* _THE REQUEST_:
Starting at the line that has "5.0, 0.12, CORD_COTTON)" and stopping after the line that has "bpy.context.scene.collection.objects.link(empty)", reproduce the listing below exactly; omit everything else.
-------- PROVIDED MATERIAL --------
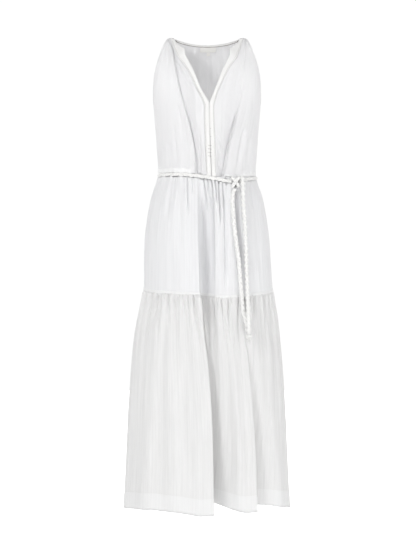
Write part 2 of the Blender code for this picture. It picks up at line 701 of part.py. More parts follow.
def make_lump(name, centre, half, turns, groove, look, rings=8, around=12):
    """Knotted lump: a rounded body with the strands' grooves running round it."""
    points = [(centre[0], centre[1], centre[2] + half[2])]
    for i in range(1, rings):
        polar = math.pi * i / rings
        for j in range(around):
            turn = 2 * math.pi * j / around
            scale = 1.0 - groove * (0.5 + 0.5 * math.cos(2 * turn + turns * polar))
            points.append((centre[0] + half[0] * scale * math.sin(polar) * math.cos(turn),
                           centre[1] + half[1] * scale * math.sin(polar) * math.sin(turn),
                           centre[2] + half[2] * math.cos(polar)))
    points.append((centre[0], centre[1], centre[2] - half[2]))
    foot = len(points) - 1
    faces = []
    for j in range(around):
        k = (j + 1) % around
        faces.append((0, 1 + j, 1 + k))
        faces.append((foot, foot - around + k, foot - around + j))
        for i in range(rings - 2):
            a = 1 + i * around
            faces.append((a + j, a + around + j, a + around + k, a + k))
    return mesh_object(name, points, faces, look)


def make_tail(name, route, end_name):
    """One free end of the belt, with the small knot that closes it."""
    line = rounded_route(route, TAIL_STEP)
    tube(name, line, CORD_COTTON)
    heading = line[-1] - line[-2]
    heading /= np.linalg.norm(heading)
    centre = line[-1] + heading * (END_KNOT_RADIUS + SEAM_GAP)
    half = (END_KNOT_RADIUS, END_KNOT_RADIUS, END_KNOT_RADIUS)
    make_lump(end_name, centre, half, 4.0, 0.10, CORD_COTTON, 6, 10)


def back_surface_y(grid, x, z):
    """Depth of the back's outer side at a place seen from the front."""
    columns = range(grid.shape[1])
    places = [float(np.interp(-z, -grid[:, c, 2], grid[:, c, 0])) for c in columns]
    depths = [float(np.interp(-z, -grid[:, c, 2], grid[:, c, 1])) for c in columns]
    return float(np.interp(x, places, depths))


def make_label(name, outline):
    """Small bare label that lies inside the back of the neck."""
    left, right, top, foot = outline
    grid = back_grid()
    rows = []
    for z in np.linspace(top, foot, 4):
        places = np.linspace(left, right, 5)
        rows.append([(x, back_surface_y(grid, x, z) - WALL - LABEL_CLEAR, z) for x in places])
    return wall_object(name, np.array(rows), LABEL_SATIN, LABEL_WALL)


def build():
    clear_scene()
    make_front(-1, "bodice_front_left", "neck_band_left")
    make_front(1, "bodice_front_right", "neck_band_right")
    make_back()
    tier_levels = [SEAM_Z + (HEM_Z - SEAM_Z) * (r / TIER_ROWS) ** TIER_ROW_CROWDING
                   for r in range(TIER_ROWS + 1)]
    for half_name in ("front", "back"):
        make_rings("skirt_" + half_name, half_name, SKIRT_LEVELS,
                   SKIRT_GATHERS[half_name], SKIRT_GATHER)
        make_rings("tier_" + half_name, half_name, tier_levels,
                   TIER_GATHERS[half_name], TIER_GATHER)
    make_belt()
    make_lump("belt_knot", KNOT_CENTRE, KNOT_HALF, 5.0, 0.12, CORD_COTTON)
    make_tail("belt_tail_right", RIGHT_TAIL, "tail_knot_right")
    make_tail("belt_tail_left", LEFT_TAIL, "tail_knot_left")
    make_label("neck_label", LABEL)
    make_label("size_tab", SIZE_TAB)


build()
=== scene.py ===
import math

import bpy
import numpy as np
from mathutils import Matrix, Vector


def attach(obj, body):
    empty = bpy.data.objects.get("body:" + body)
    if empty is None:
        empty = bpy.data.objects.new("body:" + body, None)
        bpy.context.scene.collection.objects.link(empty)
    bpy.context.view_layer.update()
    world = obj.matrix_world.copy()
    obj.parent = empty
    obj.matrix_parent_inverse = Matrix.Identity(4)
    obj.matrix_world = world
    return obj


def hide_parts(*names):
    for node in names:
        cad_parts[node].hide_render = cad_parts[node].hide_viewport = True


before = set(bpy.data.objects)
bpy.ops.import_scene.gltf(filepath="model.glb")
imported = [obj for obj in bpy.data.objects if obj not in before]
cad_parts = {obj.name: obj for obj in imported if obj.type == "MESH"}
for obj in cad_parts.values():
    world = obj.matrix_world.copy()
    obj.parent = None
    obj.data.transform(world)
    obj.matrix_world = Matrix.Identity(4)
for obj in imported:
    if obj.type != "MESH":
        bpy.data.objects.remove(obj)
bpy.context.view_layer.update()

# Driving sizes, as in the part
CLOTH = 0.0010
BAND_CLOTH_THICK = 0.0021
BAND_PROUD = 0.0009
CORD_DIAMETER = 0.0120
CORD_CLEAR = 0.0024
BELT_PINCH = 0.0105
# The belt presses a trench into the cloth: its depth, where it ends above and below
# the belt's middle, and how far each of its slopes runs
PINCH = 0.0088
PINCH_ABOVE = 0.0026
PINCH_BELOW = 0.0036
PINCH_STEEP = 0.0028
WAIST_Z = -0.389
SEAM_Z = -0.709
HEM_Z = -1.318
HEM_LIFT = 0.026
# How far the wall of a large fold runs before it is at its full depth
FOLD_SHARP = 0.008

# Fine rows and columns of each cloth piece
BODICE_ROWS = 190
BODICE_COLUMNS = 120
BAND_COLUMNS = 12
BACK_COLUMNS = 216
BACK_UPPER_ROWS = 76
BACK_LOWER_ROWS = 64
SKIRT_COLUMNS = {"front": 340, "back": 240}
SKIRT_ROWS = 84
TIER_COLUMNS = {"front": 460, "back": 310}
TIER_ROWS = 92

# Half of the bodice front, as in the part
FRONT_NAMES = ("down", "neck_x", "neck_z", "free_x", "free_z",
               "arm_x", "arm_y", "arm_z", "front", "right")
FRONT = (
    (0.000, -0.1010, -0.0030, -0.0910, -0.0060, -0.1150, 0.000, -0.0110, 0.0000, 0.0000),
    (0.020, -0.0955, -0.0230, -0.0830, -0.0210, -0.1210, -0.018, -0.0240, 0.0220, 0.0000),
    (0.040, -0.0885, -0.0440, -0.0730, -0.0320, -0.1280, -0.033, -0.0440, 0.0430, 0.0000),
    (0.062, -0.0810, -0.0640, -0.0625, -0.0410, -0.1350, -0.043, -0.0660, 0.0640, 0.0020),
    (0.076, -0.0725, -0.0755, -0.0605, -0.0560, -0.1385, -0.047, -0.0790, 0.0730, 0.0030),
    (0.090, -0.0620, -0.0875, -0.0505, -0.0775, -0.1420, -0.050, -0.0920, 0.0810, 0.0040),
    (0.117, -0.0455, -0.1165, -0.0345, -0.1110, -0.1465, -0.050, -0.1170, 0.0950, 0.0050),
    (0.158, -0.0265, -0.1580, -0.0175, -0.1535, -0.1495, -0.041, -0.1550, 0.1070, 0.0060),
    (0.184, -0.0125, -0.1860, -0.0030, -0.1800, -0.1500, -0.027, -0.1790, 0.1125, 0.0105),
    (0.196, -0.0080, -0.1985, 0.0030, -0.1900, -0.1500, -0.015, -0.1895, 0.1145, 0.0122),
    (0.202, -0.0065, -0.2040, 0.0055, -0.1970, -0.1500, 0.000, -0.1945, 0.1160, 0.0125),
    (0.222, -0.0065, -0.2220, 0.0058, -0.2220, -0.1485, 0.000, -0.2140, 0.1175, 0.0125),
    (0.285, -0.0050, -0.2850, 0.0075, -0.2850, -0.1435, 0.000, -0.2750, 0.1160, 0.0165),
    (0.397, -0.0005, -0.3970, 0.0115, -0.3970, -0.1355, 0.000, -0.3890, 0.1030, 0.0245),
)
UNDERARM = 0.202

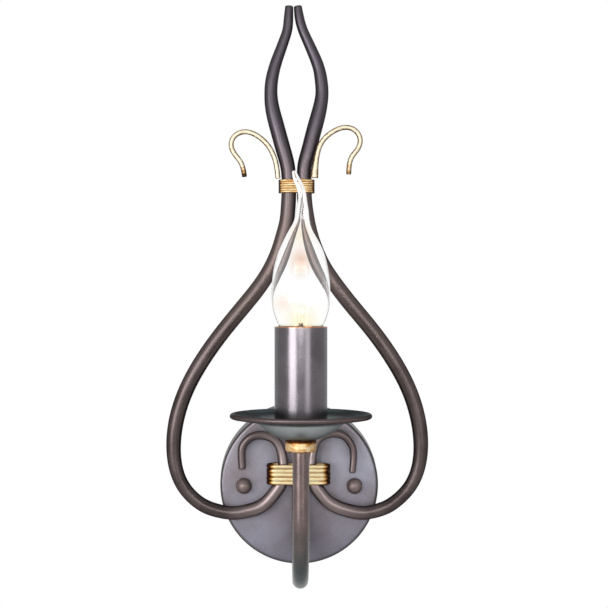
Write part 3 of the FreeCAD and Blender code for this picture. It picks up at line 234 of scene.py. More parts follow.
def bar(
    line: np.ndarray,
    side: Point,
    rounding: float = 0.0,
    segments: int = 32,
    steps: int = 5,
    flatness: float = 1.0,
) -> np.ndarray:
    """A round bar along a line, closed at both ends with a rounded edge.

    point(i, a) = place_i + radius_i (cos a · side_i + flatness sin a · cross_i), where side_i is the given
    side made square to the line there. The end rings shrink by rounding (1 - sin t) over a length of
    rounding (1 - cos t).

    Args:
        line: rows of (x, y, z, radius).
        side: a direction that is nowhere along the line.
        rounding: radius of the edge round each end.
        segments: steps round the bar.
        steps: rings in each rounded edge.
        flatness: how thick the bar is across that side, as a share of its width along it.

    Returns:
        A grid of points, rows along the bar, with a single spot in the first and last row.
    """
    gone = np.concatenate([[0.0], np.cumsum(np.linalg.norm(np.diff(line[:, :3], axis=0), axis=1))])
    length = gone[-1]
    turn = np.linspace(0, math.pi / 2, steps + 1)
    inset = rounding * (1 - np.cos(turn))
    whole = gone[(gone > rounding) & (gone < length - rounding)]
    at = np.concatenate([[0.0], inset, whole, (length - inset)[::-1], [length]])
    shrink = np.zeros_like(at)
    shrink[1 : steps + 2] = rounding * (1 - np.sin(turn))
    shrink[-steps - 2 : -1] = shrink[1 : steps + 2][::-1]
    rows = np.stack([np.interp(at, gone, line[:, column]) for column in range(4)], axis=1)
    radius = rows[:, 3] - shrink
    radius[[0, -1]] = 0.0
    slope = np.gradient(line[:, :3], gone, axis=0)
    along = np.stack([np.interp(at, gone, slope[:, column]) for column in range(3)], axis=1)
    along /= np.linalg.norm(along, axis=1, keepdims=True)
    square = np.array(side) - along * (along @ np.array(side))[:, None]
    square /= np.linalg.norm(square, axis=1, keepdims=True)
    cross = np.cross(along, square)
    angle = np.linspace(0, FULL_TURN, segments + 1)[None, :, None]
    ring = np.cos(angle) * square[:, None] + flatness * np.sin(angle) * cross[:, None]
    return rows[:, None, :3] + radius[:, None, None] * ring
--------
* _RESULT_:
    make_lump("belt_knot", KNOT_CENTRE, KNOT_HALF, 5.0, 0.12, CORD_COTTON)
    make_tail("belt_tail_right", RIGHT_TAIL, "tail_knot_right")
    make_tail("belt_tail_left", LEFT_TAIL, "tail_knot_left")
    make_label("neck_label", LABEL)
    make_label("size_tab", SIZE_TAB)


build()
=== scene.py ===
import math

import bpy
import numpy as np
from mathutils import Matrix, Vector


def attach(obj, body):
    empty = bpy.data.objects.get("body:" + body)
    if empty is None:
        empty = bpy.data.objects.new("body:" + body, None)
        bpy.context.scene.collection.objects.link(empty)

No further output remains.